Dans le désir d’obtenir un nouvel emploi, un travailleur peut parfois omettre, volontairement ou non, de déclarer les limitations fonctionnelles qu’il conserve d’une lésion professionnelle antérieure. Or, s’il est embauché et qu’il se blesse à nouveau, il y a de fortes chances que ces informations ressortent au moment des différents examens médicaux. L’employeur pourrait alors alléguer que l’omission du travailleur de lui avoir divulgué l’existence de ses limitations fonctionnelles antérieures constitue de la négligence grossière et volontaire au sens de l’article 27 de la Loi sur les accidents du travail et les maladies professionnelles (LATMP). S’il a gain de cause, le travailleur ne pourra bénéficier des avantages de cette loi.

Positions du Tribunal administratif du travail

Il existe 2 positions différentes au sein du Tribunal administratif du travail.

Pour certains décideurs, le simple fait pour un travailleur d’occuper un emploi contrevenant à ses limitations fonctionnelles constitue une négligence grossière et volontaire au sens de l’article 27 LATMP.

Dans Industrie Dry-Tec inc., il a été décidé que le manquement du travailleur à son obligation de prendre les mesures nécessaires pour protéger sa santé, sa sécurité ou son intégrité physique (art. 49 de la Loi sur la santé et la sécurité du travail) se situe non seulement au moment où il se blesse, mais aussi quand il postule et accepte un emploi sans déclarer ses limitations fonctionnelles.

Pour d’autres décideurs, l’article 27 LATMP, qui est une exception au principe de l’indemnisation sans égard à la faute prévu à l’article 25 LATMP, doit être interprété de façon plus restrictive. Pour eux, l’omission de déclarer ses limitations fonctionnelles peut constituer une faute, mais elle ne représente pas nécessairement une négligence grossière. Pour reconnaître de la négligence grossière et volontaire, ils exigent la présence d’un élément de témérité ou d’insouciance déréglée du travailleur quant à sa propre sécurité, et non seulement un comportement imprudent ou une erreur de jugement.

De plus, ces décideurs retiennent que la négligence doit être l’unique cause de la lésion. Ainsi, les circonstances de la survenance de la lésion sont plus amplement examinées.

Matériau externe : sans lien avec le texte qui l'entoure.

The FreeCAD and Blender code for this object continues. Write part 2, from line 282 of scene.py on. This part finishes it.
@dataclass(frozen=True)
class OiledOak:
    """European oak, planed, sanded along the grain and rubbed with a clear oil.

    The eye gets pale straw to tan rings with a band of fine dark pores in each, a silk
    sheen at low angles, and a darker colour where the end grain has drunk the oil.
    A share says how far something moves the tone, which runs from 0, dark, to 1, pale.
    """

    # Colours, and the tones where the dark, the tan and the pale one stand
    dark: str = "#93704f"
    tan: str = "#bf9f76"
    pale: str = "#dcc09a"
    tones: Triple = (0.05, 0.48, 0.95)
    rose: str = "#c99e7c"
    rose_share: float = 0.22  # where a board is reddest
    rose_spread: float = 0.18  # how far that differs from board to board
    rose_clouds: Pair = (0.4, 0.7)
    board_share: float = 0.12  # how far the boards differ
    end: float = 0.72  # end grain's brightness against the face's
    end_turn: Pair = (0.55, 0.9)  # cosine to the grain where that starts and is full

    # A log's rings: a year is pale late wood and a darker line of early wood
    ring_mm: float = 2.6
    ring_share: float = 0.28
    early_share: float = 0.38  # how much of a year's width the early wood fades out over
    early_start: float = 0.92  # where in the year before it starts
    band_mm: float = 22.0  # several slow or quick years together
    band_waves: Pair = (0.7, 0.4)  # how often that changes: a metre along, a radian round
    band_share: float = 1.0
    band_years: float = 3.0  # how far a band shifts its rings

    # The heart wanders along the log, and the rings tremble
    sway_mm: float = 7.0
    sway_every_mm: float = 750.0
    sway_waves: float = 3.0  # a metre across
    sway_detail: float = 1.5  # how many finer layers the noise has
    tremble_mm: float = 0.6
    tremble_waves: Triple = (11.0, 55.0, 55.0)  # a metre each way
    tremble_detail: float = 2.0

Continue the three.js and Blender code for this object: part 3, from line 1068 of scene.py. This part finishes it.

Par exemple, dans une décision (Cie Martin Brower du Canada), le Tribunal a souligné que, même s’il concluait que l’omission du travailleur, un chauffeur-livreur, de déclarer ses limitations fonctionnelles antérieures à l’embauche constituait de la négligence grossière volontaire, cette négligence n’était pas l’unique cause de la lésion. Dans cette affaire, l’accident était survenu parce que le crochet manipulé par le travailleur avait cédé et que celui-ci était tombé à la renverse sur le plancher glacé du camion.

Les conséquences

S’il y a application de l’article 27 LATMP, la lésion ne sera pas reconnue à titre de lésion professionnelle. Le travailleur ne pourra ainsi bénéficier des avantages prévus à la Loi sur les accidents du travail et les maladies professionnelles. Or, ces avantages sont nombreux. En effet, l’article 1 LATMP prévoit que l’objet de la loi est la réparation des lésions professionnelles et des conséquences qu’elles entraînent pour les bénéficiaires. Ce processus de réparation comprend notamment :

  • la fourniture des soins nécessaires à la consolidation d’une lésion ;
  • la réadaptation physique, sociale et professionnelle, ce qui couvre un éventail de mesures ;
  • le paiement d’une indemnité de remplacement du revenu et ;
  • le paiement d’une indemnité pour préjudice corporel.

Un travailleur ne pourrait être dédommagé de la sorte s’il faisait une réclamation auprès de l’assurance-groupe de son employeur, par exemple.